Title: A Salesian Pentecost
Subtitle: Thérèse of Lisieux, Léonie Aviat and Salesian Tradition
Author(s): WRIGHT, Wendy M.
Journal: Studies in Spirituality
Volume: 12    Date: 2000   
Pages: 156-177
DOI: 10.2143/SIS.12.0.505318

Abstract :
This essay explores the influence of the Salesian spiritual tradition (founded in the seventeenth century by Francis de Sales and Jane de Chantal) in nineteenth century France through a close study of two contemporaries, Thérèse of Lisieux and Leonie Aviat. This influence was considerable. Francis de Sales emerged as the patron of a new generation of fervent Catholics bent on championing the church in an increasingly secular society. These Catholics saw Bishop de Sales as an exemplary apologist and missionary and salesian spirituality as a vital component of the allective pastoral theology then emerging in the church.

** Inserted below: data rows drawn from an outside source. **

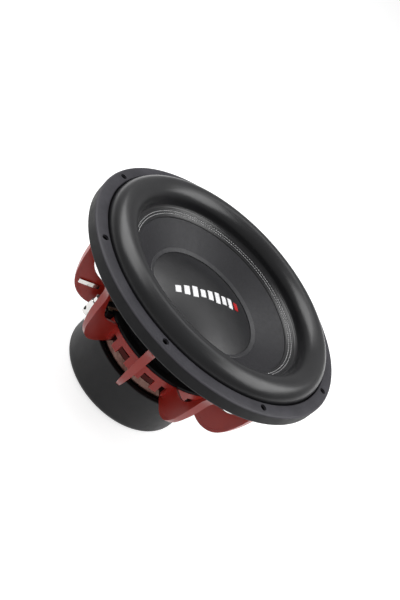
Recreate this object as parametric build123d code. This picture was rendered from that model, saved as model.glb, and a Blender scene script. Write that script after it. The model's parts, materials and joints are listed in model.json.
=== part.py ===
from build123d import *
from math import atan2, degrees, radians, sin, sqrt
import os

# Car subwoofer driver, 12 inch class. Millimetres, +Z out of the front of the cone.
# The origin is the centre of the motor's underside. Azimuth 0 points along -Y.

# ---- driving dimensions -------------------------------------------------------------
FACE_Z = 176.4          # front face of the gasket ring, above the motor's underside
RING_R = 161.0          # outer radius of the gasket ring
RING_IN_R = 147.0       # its opening, round the surround
BOLT_CIRCLE_R = 153.0   # radius of the mounting hole circle
BOLT_HOLE_R = 3.5
BOLT_COUNT = 8
SKIRT_DEPTH = 15.0      # depth of the gasket ring's outer wall
FOOT_BEVEL = 1.4        # at the wall's lower edge

RIM_R = 157.3           # cast rim under the gasket ring
COLLAR_R = 145.5        # collar that passes through the cut-out
SEAL_R = 147.6          # rubber band round the collar
SEAL_FOOT = 24.0        # depth of the band's lower edge below the front face
LEG_WEB = 3.0           # thickness of a leg's web
LEG_FLANGE = [(24.1, 9.4), (60.0, 8.4), (88.0, 5.8), (108.5, 2.2)]  # depth, width of its back flange
LEG_ANGLES = [-60, -30, 0, 30, 60, 120, 150, 180, 210, 240]
LANDING_R = 88.0        # outside of the spider landing ring
LANDING_TOP = 81.5      # depth of the landing ring's top below the front face
HUB_DEPTH = 107.3       # depth of the hub's underside, where the motor starts
HUB_R = 72.5

COIL_R = 38.0           # bore of the voice-coil former
MAGNET_R = 76.6
MAGNET_THICK = 20.0
PLATE_THICK = 14.3
BOOT_R = 78.1

ROLL_R = 129.7          # radius of the middle of the surround's roll
ROLL_HALF = 16.2        # half its width
ROLL_TOP = 13.8         # its crest above the front face
CONE_SLOPE = 0.5525     # rise of the cone per unit of radius
CONE_REF_R = 105.0      # a radius on the cone ...
CONE_REF_DEPTH = 12.3   # ... and its depth below the front face
CAP_R = 67.0
CAP_RISE = 11.6

TERMINAL_ANGLES = {"front": -45.0, "rear": 135.0}
BARREL_R = 6.0
BARREL_AT = 100.0       # radius at which the push terminals stand
BARREL_SIDE = 6.6       # each one's distance from the middle of its block
BUTTON_TRAVEL = 4.0

# ---- levels derived from them -------------------------------------------------------
HUB_Z = FACE_Z - HUB_DEPTH
LANDING_Z = FACE_Z - LANDING_TOP
PLATE_Z = HUB_Z - PLATE_THICK
MAGNET_Z = [PLATE_Z - MAGNET_THICK, PLATE_Z - 2 * MAGNET_THICK]
SEAL_Z = FACE_Z - SEAL_FOOT
GASKET_THICK = 6.0
LIP_THICK = 1.5
RIM_TOP = FACE_Z - GASKET_THICK - LIP_THICK
RIM_THICK = 6.0
RIM_FOOT = RIM_TOP - RIM_THICK


def cone_z(r):
    """Height of the cone's front surface at radius r."""
    return FACE_Z - CONE_REF_DEPTH + CONE_SLOPE * (r - CONE_REF_R)


# ---- shape helpers ------------------------------------------------------------------
def turned_face(edges, arc=360.0):
    """Revolve a closed outline, drawn with x as radius and y as height, about Z."""
    face = make_face(edges)
    return revolve(Plane.XZ * face, Axis.Z, arc)


def turned(points, arc=360.0):
    """Revolve a closed polygon of (radius, height) points about Z."""
    return turned_face(Polyline(*points, close=True), arc)


def tube(r_in, r_out, z0, z1):
    """A plain ring between two heights."""
    return turned([(r_in, z0), (r_out, z0), (r_out, z1), (r_in, z1)])


def rod(radius, z0, z1):
    """A solid cylinder on the axis between two heights."""
    return Pos(0, 0, z0) * extrude(Circle(radius), z1 - z0)


def at_azimuth(shape, angle):
    """Turn a shape drawn at azimuth 0 (along -Y) to another azimuth."""
    return Rot(0, 0, angle) * shape


def hole_ring(radius, circle_r, count, z0, z1, start=0.0):
    """Cylinders on a circle, for cutting holes."""
    spots = [at_azimuth(Pos(0, -circle_r, 0) * rod(radius, z0, z1), start + k * 360 / count)
             for k in range(count)]
    return Compound(children=spots)


def save(name, shape):
    export_step(shape, f"parts/{name}.step")


os.makedirs("parts", exist_ok=True)


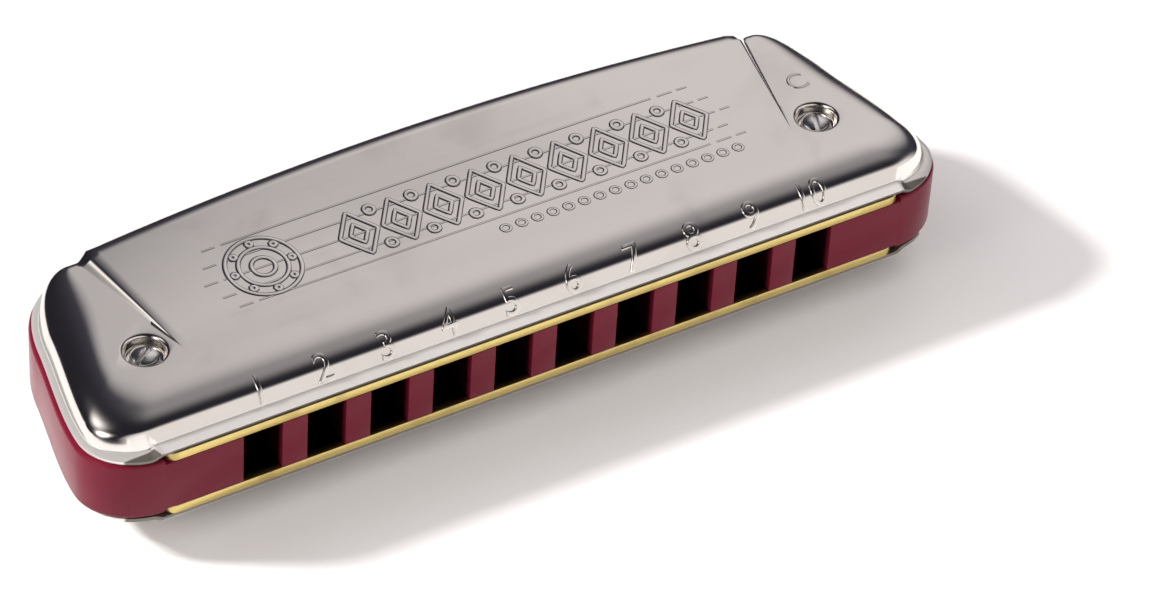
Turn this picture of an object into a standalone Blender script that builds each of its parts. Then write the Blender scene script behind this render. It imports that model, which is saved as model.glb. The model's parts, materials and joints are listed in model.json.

Salesian influence is found clearly but indirectly in Thérèse of Lisieux, especially through her many contacts with the Order of the Visitation whose boarding schools trained a generation of devout Catholic women. It is seen directly in Leonie Aviat, foundress with Fr. Louis Brisson, of the Oblate Sisters of Francis de Sales. This foundation was one of many, including the Salesians of Don Bosco, the Missionaries of Saint Francis de Sales, the Oblate Fathers, and the Daughters of Saint Francis de Sales, that sought to promote Salesian principals in their communities and apostolic works.